- Dataset excerpt:
········

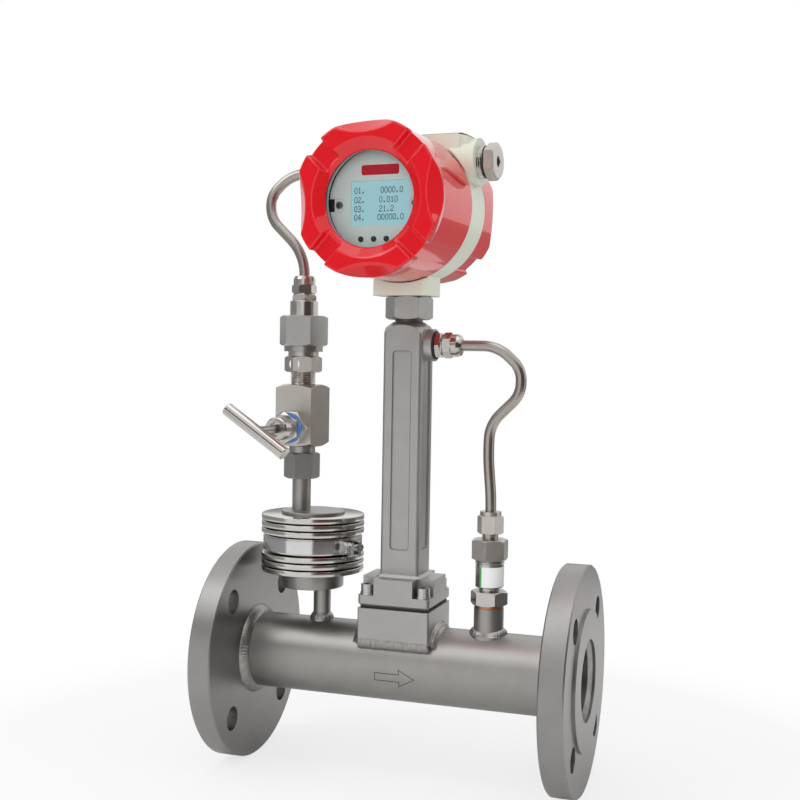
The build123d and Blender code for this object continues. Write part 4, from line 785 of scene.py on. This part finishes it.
@dataclass
class CoverShape:
    """A screwed cover with lugs, as a turned outline that notches and scallops cut into."""

    front: float
    rim: float
    inner: float
    back: float
    outline: Profile
    notch_width: float = 14.0
    notch_slope: float = 2.5
    notch_depth: float = 4.4
    notch_inner: float = 35.0
    notch_radius: float = 53.4
    scallop: float = 75.0
    clock: float = 2.5
    lugs: int = 4
    round_off: float = 0.9
    segments: int = 640

    def points(self, axis: Axis) -> np.ndarray:
        """Work out the cover's surface.

        A notch lowers every height above its floor to the floor, and pulls every radius beyond
        the barrel's in to it, where the distance across the notch's centre line is under half
        its width, with sloping sides. A scallop moves points inwards along the slope's normal by
        the smooth positive part of their distance beyond it, less t^2 / 2R at a distance t to
        its side.

        Args:
            axis: the cover's axis, heights running outwards.

        Returns:
            A grid of points, by angle and by place on the outline.
        """
        corners = soften(self.outline, self.round_off, 2)
        shape = refine(corners, 0.9, self.front - 14.0, self.notch_inner - 1.0)
        angle = np.linspace(0.0, 2 * math.pi, self.segments, endpoint=False)[:, None]
        height = np.broadcast_to(shape[None, :, 0], (self.segments, len(shape))).copy()
        radius = np.broadcast_to(shape[None, :, 1], height.shape).copy()
        clock = math.radians(self.clock)
        spread = 2 * math.pi / self.lugs
        near = (angle - clock) % spread - spread / 2
        across = np.abs(radius * np.sin(near))
        half, slope_half = self.notch_width / 2, self.notch_slope / 2
        share = 1.0 - smooth_step(across, half - slope_half, half + slope_half)
        reach = smooth_step(radius, self.notch_inner, self.notch_inner + 2.0)
        floor = self.front - self.notch_depth
        height -= share * reach * np.maximum(0.0, height - floor)
        radius -= share * np.maximum(0.0, radius - self.notch_radius)
        turned = (angle - clock + spread / 2) % spread - spread / 2
        out, side = radius * np.cos(turned), radius * np.sin(turned)
        slope = math.hypot(self.rim - self.inner, self.back)
        normal_out, normal_up = self.back / slope, (self.rim - self.inner) / slope
        beyond = (
            (out - self.inner) * normal_out
            + (height - self.front) * normal_up
            - side**2 / (2 * self.scallop)
        )
        cut = 0.5 * (beyond + np.sqrt(beyond**2 + 0.12)) * smooth_step(beyond, -1.5, -0.5)
        out, height = out - cut * normal_out, height - cut * normal_up
        return axis.place(height, np.hypot(out, side), np.arctan2(side, out) + angle - turned)

    def piece(self, name: str, axis: Axis, node: str, body: Body) -> None:
        """Make the cover, which stands for the CAD node."""
        points = self.points(axis)
        faces = grid_faces(points.shape[0], points.shape[1], True, True)
        cover = make_piece(name, points, faces, RED_PAINT, body, sharp=COVER_SHARP_ANGLE)
        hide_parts(node)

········

- Problem requirements:
Please reproduce exactly the lines above, beginning with the first and ending with the line that contains "screwed cover with", and include nothing outside that range.

- Written solution:
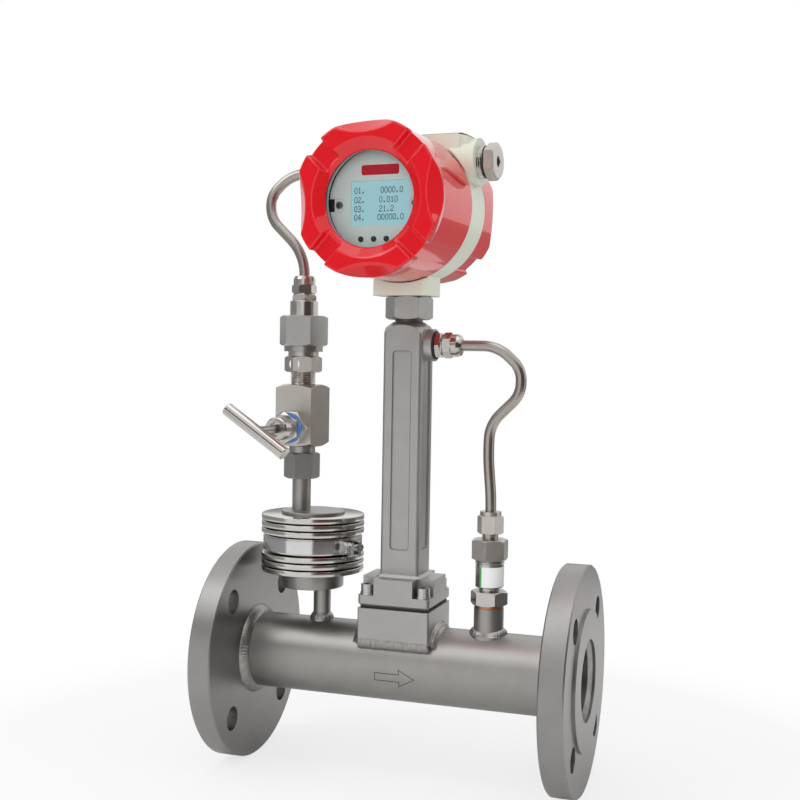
The build123d and Blender code for this object continues. Write part 4, from line 785 of scene.py on. This part finishes it.
@dataclass
class CoverShape:
    """A screwed cover with lugs, as a turned outline that notches and scallops cut into."""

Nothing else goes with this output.